Problem details = Reproduce exactly the lines from the line with "Write part 3" through the line with "shape.block(corner_low, corner_high, SHADE_STRIP_CHAMFER)", both included, and no other lines.

Source material =
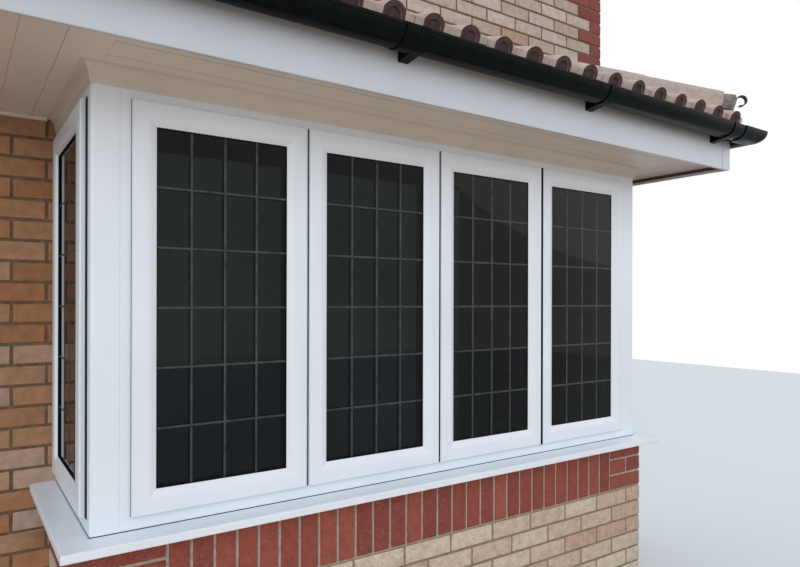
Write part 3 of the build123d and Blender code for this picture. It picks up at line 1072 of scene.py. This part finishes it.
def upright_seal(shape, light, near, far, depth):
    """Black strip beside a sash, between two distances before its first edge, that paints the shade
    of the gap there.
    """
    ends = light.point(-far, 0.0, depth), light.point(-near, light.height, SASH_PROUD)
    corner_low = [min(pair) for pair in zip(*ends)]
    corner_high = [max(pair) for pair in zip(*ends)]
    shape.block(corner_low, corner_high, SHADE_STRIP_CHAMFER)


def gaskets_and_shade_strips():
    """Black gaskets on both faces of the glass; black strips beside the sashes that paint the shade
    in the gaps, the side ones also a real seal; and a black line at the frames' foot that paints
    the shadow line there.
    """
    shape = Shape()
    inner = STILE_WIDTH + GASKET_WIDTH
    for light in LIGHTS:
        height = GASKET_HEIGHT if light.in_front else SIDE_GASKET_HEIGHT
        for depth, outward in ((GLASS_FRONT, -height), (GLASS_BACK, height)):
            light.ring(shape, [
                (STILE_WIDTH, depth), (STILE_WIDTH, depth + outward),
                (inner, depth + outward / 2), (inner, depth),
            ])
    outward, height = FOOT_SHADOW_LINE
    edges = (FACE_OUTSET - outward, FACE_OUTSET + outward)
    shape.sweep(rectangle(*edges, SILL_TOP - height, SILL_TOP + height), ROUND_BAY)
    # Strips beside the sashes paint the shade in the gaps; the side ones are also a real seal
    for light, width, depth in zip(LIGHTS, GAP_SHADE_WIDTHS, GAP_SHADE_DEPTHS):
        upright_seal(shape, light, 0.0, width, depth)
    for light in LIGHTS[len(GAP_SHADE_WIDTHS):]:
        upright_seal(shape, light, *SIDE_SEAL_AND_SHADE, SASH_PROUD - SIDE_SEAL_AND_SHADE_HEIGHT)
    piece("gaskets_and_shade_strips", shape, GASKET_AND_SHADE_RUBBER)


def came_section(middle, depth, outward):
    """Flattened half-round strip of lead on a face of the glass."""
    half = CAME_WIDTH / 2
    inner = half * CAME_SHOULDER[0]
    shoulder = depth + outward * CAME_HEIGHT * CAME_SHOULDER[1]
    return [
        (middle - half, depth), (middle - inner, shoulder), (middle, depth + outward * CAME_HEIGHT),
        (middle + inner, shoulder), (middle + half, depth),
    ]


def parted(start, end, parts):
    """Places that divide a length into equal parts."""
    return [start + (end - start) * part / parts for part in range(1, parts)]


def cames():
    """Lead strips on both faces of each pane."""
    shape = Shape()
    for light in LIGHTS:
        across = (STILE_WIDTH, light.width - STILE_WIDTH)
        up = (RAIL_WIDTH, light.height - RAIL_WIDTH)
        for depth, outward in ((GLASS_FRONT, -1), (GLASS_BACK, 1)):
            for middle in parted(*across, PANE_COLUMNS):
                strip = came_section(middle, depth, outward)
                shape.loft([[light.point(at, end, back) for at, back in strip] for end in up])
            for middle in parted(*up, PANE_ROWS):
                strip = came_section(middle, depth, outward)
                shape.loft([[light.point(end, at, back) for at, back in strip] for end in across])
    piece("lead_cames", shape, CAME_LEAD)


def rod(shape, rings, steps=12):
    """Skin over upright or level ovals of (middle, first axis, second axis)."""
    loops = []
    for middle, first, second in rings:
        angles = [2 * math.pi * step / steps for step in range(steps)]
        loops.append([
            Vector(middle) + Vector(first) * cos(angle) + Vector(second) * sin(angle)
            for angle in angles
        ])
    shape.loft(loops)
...
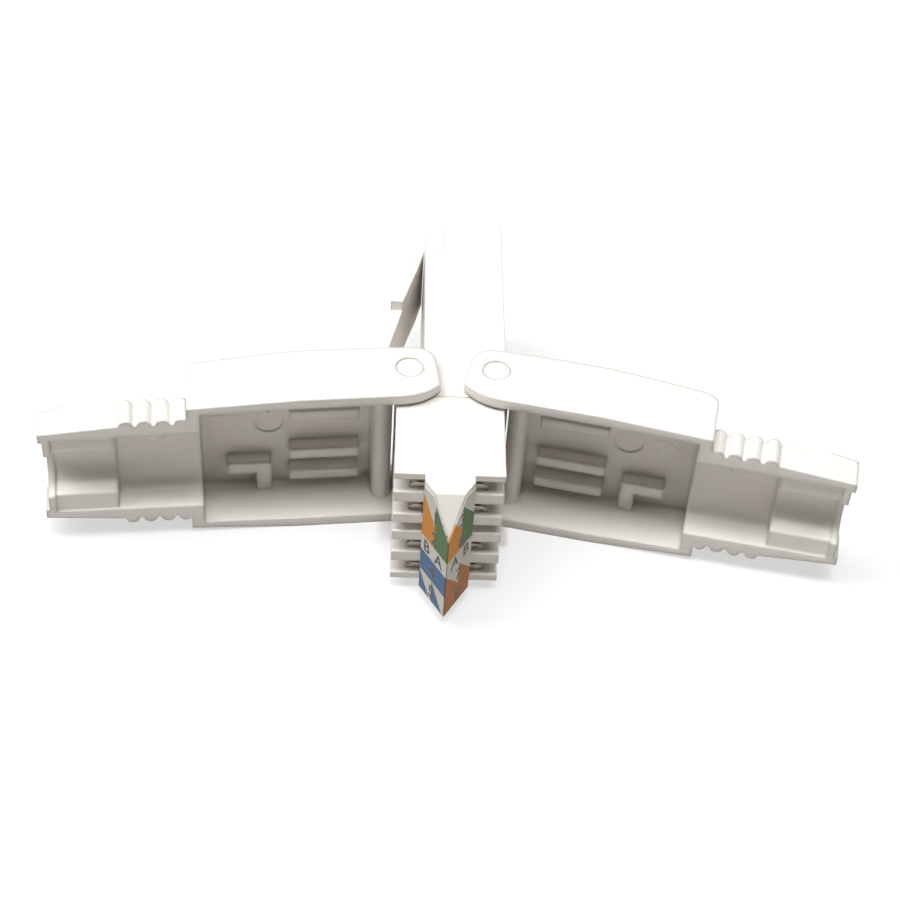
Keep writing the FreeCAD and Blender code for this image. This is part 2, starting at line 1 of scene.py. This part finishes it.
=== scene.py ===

Task result =
Write part 3 of the build123d and Blender code for this picture. It picks up at line 1072 of scene.py. This part finishes it.
def upright_seal(shape, light, near, far, depth):
    """Black strip beside a sash, between two distances before its first edge, that paints the shade
    of the gap there.
    """
    ends = light.point(-far, 0.0, depth), light.point(-near, light.height, SASH_PROUD)
    corner_low = [min(pair) for pair in zip(*ends)]
    corner_high = [max(pair) for pair in zip(*ends)]
    shape.block(corner_low, corner_high, SHADE_STRIP_CHAMFER)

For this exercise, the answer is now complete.